'''

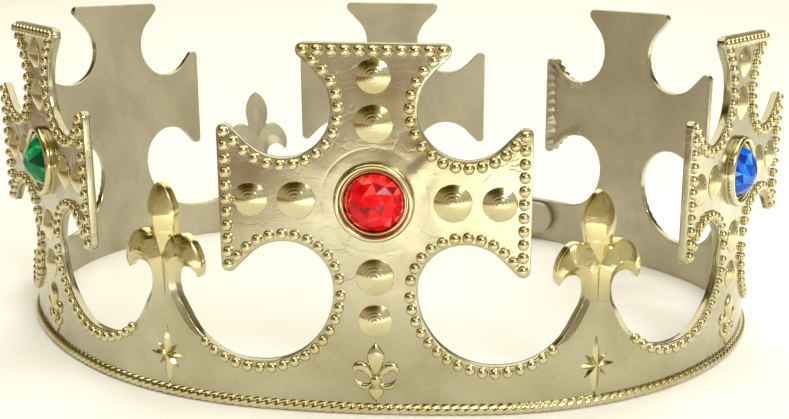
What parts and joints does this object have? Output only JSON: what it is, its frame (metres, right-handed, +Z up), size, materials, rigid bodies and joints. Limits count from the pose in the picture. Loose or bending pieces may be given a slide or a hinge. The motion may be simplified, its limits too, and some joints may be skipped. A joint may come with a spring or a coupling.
{
  "type": "costume crown",
  "caption": "Open costume crown: a bent band with a roped lower edge carries flared crosses set with cut stones and lilies between them, and its two ends peg together at the back",
  "frame": {"origin": "middle of the head opening, on the plane that the bottom edge rests on", "axes": "+Z up the height of the crown; +X to the wearer's left as seen in front, along the front cross; -Y out through the front cross"},
  "size_m": [0.225, 0.182, 0.0832],
  "materials": {
    "gold_plate": "thin vacuum-metallised pale gold over moulded plastic, slightly wavy, softly mirror-like outside and satin inside",
    "gold_relief": "the same pale gold metallising on beads, domes and rims, brighter where it is rounded",
    "stone_red": "clear red acrylic, facet cut, with a bright backing",
    "stone_blue": "clear blue acrylic, facet cut, with a bright backing",
    "stone_green": "clear green acrylic, facet cut, with a bright backing"
  },
  "bodies": {
    "crown_strip": {"cross_back": "gold_plate", "cross_back_left": "gold_plate", "cross_left": "gold_plate", "cross_front": "gold_plate", "cross_right": "gold_plate", "cross_back_right": "gold_plate", "setting_back": "gold_relief", "setting_back_left": "gold_relief", "setting_left": "gold_relief", "setting_front": "gold_relief", "setting_right": "gold_relief", "setting_back_right": "gold_relief", "stone_back": "stone_red", "stone_back_left": "stone_blue", "stone_left": "stone_green", "stone_front": "stone_red", "stone_right": "stone_blue", "stone_back_right": "stone_green", "domes_back": "gold_relief", "domes_back_left": "gold_relief", "domes_left": "gold_relief", "domes_front": "gold_relief", "domes_right": "gold_relief", "domes_back_right": "gold_relief", "beads_back": "gold_relief", "beads_back_left": "gold_relief", "beads_left": "gold_relief", "beads_front": "gold_relief", "beads_right": "gold_relief", "beads_back_right": "gold_relief", "band_back": "gold_plate", "band_back_left": "gold_plate", "band_left": "gold_plate", "band_front": "gold_plate", "band_right": "gold_plate", "band_back_right": "gold_plate", "band_left_rear": "gold_plate", "band_left_side": "gold_plate", "band_left_front": "gold_plate", "band_right_front": "gold_plate", "band_right_side": "gold_plate", "lily_left_rear": "gold_plate", "lily_left_side": "gold_plate", "lily_left_front": "gold_plate", "lily_right_front": "gold_plate", "lily_right_side": "gold_plate", "band_beads": "gold_relief", "foot_lilies": "gold_relief", "stars": "gold_relief", "rope_edge": "gold_relief"},
    "outer_end": {"closure_flap": "gold_plate", "flap_rope": "gold_relief", "flap_pegs": "gold_plate"},
    "inner_tongue": {"closure_tongue": "gold_plate"}
  },
  "joints": [
    {"name": "outer_end_flex", "type": "hinge", "parent": "crown_strip", "child": "outer_end", "pos_m": [0.05809, 0.06416, 0], "axis": [0, 0, -1], "range_deg": [0, 35], "stiffness_Nm_per_rad": 0.05},
    {"name": "inner_tongue_flex", "type": "hinge", "parent": "crown_strip", "child": "inner_tongue", "pos_m": [0.019, 0.08067, 0.0087], "axis": [0, 0, -1], "range_deg": [0, 25], "stiffness_Nm_per_rad": 0.05}
  ]
}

'''

Print the material once more, exactly.

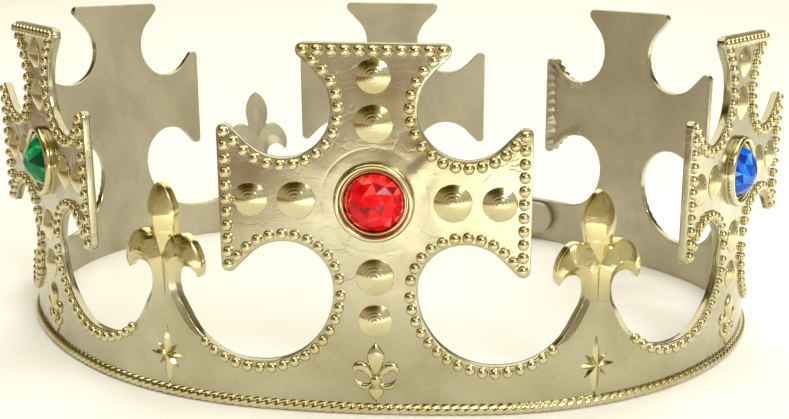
What parts and joints does this object have? Output only JSON: what it is, its frame (metres, right-handed, +Z up), size, materials, rigid bodies and joints. Limits count from the pose in the picture. Loose or bending pieces may be given a slide or a hinge. The motion may be simplified, its limits too, and some joints may be skipped. A joint may come with a spring or a coupling.
{
  "type": "costume crown",
  "caption": "Open costume crown: a bent band with a roped lower edge carries flared crosses set with cut stones and lilies between them, and its two ends peg together at the back",
  "frame": {"origin": "middle of the head opening, on the plane that the bottom edge rests on", "axes": "+Z up the height of the crown; +X to the wearer's left as seen in front, along the front cross; -Y out through the front cross"},
  "size_m": [0.225, 0.182, 0.0832],
  "materials": {
    "gold_plate": "thin vacuum-metallised pale gold over moulded plastic, slightly wavy, softly mirror-like outside and satin inside",
    "gold_relief": "the same pale gold metallising on beads, domes and rims, brighter where it is rounded",
    "stone_red": "clear red acrylic, facet cut, with a bright backing",
    "stone_blue": "clear blue acrylic, facet cut, with a bright backing",
    "stone_green": "clear green acrylic, facet cut, with a bright backing"
  },
  "bodies": {
    "crown_strip": {"cross_back": "gold_plate", "cross_back_left": "gold_plate", "cross_left": "gold_plate", "cross_front": "gold_plate", "cross_right": "gold_plate", "cross_back_right": "gold_plate", "setting_back": "gold_relief", "setting_back_left": "gold_relief", "setting_left": "gold_relief", "setting_front": "gold_relief", "setting_right": "gold_relief", "setting_back_right": "gold_relief", "stone_back": "stone_red", "stone_back_left": "stone_blue", "stone_left": "stone_green", "stone_front": "stone_red", "stone_right": "stone_blue", "stone_back_right": "stone_green", "domes_back": "gold_relief", "domes_back_left": "gold_relief", "domes_left": "gold_relief", "domes_front": "gold_relief", "domes_right": "gold_relief", "domes_back_right": "gold_relief", "beads_back": "gold_relief", "beads_back_left": "gold_relief", "beads_left": "gold_relief", "beads_front": "gold_relief", "beads_right": "gold_relief", "beads_back_right": "gold_relief", "band_back": "gold_plate", "band_back_left": "gold_plate", "band_left": "gold_plate", "band_front": "gold_plate", "band_right": "gold_plate", "band_back_right": "gold_plate", "band_left_rear": "gold_plate", "band_left_side": "gold_plate", "band_left_front": "gold_plate", "band_right_front": "gold_plate", "band_right_side": "gold_plate", "lily_left_rear": "gold_plate", "lily_left_side": "gold_plate", "lily_left_front": "gold_plate", "lily_right_front": "gold_plate", "lily_right_side": "gold_plate", "band_beads": "gold_relief", "foot_lilies": "gold_relief", "stars": "gold_relief", "rope_edge": "gold_relief"},
    "outer_end": {"closure_flap": "gold_plate", "flap_rope": "gold_relief", "flap_pegs": "gold_plate"},
    "inner_tongue": {"closure_tongue": "gold_plate"}
  },
  "joints": [
    {"name": "outer_end_flex", "type": "hinge", "parent": "crown_strip", "child": "outer_end", "pos_m": [0.05809, 0.06416, 0], "axis": [0, 0, -1], "range_deg": [0, 35], "stiffness_Nm_per_rad": 0.05},
    {"name": "inner_tongue_flex", "type": "hinge", "parent": "crown_strip", "child": "inner_tongue", "pos_m": [0.019, 0.08067, 0.0087], "axis": [0, 0, -1], "range_deg": [0, 25], "stiffness_Nm_per_rad": 0.05}
  ]
}